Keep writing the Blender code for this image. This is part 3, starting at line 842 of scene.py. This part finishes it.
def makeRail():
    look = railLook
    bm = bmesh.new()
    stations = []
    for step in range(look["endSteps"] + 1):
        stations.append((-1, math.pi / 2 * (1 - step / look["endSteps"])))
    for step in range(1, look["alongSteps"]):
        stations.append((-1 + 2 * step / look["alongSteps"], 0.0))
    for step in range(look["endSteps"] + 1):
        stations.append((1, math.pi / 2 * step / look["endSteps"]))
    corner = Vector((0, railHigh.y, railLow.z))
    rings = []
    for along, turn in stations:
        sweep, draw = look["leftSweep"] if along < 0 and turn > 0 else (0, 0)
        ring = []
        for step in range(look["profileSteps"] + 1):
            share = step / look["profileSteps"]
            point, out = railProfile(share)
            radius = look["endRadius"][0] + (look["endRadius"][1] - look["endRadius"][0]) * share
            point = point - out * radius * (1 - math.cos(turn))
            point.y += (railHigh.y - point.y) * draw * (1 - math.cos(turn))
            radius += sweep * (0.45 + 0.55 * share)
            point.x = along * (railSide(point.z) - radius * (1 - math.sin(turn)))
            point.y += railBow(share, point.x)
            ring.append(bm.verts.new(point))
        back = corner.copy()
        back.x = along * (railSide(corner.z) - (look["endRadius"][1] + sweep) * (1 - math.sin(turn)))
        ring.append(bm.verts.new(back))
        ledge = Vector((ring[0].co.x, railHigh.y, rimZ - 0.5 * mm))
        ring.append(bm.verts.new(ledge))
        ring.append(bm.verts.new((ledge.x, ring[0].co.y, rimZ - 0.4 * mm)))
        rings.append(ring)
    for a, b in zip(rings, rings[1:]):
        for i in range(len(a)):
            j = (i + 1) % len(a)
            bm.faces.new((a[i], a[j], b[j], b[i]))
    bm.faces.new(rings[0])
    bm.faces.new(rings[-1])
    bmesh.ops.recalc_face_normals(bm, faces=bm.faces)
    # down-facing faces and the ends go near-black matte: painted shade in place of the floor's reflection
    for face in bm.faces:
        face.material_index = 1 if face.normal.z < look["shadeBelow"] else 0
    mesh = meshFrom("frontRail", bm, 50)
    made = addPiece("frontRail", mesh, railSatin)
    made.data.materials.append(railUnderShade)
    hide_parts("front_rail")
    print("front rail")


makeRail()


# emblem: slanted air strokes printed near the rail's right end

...

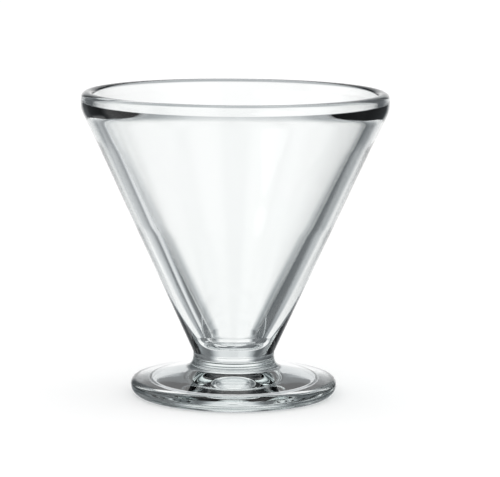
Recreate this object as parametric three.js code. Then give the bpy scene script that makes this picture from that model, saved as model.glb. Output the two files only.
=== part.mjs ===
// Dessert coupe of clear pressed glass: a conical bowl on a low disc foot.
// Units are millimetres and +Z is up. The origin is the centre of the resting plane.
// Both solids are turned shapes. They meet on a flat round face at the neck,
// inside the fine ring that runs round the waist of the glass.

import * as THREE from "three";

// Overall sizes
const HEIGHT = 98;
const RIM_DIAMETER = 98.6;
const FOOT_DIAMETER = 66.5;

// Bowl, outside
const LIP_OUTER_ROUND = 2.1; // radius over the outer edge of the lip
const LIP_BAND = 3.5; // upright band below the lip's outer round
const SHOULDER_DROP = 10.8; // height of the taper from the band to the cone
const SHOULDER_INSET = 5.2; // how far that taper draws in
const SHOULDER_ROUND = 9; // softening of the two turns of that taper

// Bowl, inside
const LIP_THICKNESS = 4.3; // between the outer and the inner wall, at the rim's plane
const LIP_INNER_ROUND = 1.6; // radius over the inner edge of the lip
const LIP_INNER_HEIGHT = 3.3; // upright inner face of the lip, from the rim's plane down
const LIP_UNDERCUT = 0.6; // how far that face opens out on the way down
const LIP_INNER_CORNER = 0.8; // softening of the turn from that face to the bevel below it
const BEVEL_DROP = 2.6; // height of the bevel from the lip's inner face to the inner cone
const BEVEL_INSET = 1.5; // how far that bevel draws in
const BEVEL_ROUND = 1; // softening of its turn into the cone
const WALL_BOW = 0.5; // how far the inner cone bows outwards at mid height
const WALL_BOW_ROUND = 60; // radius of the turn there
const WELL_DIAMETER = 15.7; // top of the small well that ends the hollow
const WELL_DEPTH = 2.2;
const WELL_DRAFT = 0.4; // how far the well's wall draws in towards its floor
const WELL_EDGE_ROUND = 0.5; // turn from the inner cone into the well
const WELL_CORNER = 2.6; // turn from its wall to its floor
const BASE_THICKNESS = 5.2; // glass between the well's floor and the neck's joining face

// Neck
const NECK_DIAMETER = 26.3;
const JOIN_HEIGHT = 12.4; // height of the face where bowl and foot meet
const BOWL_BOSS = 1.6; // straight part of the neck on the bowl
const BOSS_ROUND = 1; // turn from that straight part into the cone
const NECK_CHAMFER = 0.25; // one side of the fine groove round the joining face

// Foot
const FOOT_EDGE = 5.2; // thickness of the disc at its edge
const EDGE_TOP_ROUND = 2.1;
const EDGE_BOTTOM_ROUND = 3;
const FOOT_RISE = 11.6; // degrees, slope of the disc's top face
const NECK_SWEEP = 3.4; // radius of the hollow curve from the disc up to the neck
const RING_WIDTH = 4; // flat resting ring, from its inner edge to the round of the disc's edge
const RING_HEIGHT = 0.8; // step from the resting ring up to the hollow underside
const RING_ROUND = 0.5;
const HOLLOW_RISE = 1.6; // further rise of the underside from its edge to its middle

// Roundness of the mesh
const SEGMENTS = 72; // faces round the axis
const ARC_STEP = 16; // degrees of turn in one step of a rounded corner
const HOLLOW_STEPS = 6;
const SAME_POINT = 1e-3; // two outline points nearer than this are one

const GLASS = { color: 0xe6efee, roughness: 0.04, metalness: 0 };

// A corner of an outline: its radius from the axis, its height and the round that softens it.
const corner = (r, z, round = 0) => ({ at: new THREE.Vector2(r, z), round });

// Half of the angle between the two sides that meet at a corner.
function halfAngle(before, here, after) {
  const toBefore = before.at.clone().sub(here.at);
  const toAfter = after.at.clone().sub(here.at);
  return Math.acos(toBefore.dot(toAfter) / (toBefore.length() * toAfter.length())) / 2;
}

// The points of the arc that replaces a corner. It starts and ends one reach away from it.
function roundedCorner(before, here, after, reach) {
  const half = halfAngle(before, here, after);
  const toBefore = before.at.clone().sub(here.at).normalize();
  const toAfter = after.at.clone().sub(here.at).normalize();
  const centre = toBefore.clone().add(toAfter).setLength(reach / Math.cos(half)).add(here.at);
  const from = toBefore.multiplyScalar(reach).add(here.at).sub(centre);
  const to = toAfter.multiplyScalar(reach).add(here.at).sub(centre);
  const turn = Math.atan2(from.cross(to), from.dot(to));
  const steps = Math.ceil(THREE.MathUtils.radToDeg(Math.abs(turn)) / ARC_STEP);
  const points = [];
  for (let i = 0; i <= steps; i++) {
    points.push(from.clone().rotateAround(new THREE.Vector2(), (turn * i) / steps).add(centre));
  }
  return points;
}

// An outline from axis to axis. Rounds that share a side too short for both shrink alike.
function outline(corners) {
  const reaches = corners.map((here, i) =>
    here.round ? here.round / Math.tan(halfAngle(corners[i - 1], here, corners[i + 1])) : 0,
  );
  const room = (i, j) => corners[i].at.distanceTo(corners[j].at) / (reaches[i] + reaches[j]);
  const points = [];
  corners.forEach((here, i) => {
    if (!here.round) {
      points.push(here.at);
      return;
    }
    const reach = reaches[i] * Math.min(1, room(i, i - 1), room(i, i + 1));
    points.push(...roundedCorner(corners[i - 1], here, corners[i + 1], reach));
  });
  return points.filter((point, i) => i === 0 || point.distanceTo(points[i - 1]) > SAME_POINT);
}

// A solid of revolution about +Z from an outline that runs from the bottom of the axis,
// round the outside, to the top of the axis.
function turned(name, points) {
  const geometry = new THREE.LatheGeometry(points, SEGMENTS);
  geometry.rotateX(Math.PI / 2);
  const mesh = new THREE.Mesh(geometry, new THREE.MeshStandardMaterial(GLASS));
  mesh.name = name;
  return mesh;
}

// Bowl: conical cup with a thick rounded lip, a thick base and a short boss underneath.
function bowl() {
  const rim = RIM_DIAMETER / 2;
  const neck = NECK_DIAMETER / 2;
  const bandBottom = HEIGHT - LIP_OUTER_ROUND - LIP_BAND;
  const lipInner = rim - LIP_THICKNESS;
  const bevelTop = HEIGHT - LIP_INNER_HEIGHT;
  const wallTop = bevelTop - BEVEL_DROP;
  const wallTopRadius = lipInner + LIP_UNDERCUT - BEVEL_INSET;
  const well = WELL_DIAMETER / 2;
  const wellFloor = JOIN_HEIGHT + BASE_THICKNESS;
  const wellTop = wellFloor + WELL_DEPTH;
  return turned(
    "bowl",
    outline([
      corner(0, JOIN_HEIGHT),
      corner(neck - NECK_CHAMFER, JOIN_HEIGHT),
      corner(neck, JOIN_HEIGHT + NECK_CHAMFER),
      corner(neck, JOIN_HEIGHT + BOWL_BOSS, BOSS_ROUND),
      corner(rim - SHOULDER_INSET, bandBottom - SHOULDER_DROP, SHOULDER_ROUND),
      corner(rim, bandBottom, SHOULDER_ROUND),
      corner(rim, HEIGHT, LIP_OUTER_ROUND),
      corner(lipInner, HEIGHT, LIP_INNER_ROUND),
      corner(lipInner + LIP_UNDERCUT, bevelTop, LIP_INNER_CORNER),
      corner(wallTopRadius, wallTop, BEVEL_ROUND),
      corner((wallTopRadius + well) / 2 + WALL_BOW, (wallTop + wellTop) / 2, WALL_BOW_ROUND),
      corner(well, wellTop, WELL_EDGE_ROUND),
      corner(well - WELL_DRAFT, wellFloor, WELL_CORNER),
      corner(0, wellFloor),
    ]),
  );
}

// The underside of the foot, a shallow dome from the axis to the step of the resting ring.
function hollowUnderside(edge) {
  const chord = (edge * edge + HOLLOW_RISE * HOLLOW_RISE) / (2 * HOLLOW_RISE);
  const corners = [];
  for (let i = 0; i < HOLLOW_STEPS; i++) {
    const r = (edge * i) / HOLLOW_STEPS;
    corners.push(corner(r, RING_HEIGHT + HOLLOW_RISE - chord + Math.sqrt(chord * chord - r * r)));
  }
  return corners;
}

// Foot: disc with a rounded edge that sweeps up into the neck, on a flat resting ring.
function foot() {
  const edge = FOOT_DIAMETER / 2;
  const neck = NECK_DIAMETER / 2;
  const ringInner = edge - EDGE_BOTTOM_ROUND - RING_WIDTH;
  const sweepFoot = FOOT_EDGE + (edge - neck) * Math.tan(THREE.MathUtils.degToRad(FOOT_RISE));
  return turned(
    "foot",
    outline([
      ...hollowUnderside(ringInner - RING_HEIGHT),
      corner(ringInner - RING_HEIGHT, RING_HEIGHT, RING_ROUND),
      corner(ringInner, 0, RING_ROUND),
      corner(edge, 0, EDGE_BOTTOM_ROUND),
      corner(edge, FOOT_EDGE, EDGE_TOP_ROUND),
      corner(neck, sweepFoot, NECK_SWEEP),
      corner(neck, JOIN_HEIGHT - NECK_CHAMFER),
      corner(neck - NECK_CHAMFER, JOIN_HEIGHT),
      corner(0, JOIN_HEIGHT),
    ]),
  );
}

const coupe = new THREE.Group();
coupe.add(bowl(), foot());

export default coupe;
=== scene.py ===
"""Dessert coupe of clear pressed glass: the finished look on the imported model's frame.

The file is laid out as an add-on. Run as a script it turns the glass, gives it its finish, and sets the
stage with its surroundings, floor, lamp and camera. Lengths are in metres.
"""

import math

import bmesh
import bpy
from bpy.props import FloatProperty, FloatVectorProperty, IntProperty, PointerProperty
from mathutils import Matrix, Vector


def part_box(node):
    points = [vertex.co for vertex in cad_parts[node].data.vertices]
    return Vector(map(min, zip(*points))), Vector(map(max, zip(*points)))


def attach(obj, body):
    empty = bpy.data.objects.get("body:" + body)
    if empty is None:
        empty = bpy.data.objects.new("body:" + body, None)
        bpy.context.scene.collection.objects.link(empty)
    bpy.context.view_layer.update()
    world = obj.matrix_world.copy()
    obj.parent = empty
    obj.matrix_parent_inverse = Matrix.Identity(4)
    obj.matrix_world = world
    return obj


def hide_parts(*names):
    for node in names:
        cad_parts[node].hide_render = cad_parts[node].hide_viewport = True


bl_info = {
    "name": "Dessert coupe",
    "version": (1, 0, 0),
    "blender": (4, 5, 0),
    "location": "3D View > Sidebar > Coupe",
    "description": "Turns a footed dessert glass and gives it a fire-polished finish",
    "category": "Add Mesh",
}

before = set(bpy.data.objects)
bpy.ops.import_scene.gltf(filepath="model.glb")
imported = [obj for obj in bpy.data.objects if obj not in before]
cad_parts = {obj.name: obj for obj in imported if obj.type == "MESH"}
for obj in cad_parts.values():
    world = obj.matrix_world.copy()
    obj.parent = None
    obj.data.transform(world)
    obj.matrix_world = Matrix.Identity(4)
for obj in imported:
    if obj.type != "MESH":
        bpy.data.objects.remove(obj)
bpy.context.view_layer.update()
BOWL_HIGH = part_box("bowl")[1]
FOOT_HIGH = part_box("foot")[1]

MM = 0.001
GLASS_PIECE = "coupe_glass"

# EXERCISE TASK
Repeat, unchanged, every line from the one that contains "flat resting ring." to the one that contains "obj.matrix_parent_inverse = Matrix.Identity(4)", including both, and no other line.

# RESULT
// Foot: disc with a rounded edge that sweeps up into the neck, on a flat resting ring.
function foot() {
  const edge = FOOT_DIAMETER / 2;
  const neck = NECK_DIAMETER / 2;
  const ringInner = edge - EDGE_BOTTOM_ROUND - RING_WIDTH;
  const sweepFoot = FOOT_EDGE + (edge - neck) * Math.tan(THREE.MathUtils.degToRad(FOOT_RISE));
  return turned(
    "foot",
    outline([
      ...hollowUnderside(ringInner - RING_HEIGHT),
      corner(ringInner - RING_HEIGHT, RING_HEIGHT, RING_ROUND),
      corner(ringInner, 0, RING_ROUND),
      corner(edge, 0, EDGE_BOTTOM_ROUND),
      corner(edge, FOOT_EDGE, EDGE_TOP_ROUND),
      corner(neck, sweepFoot, NECK_SWEEP),
      corner(neck, JOIN_HEIGHT - NECK_CHAMFER),
      corner(neck - NECK_CHAMFER, JOIN_HEIGHT),
      corner(0, JOIN_HEIGHT),
    ]),
  );
}

const coupe = new THREE.Group();
coupe.add(bowl(), foot());

export default coupe;
=== scene.py ===
"""Dessert coupe of clear pressed glass: the finished look on the imported model's frame.

The file is laid out as an add-on. Run as a script it turns the glass, gives it its finish, and sets the
stage with its surroundings, floor, lamp and camera. Lengths are in metres.
"""

import math

import bmesh
import bpy
from bpy.props import FloatProperty, FloatVectorProperty, IntProperty, PointerProperty
from mathutils import Matrix, Vector


def part_box(node):
    points = [vertex.co for vertex in cad_parts[node].data.vertices]
    return Vector(map(min, zip(*points))), Vector(map(max, zip(*points)))


def attach(obj, body):
    empty = bpy.data.objects.get("body:" + body)
    if empty is None:
        empty = bpy.data.objects.new("body:" + body, None)
        bpy.context.scene.collection.objects.link(empty)
    bpy.context.view_layer.update()
    world = obj.matrix_world.copy()
    obj.parent = empty
    obj.matrix_parent_inverse = Matrix.Identity(4)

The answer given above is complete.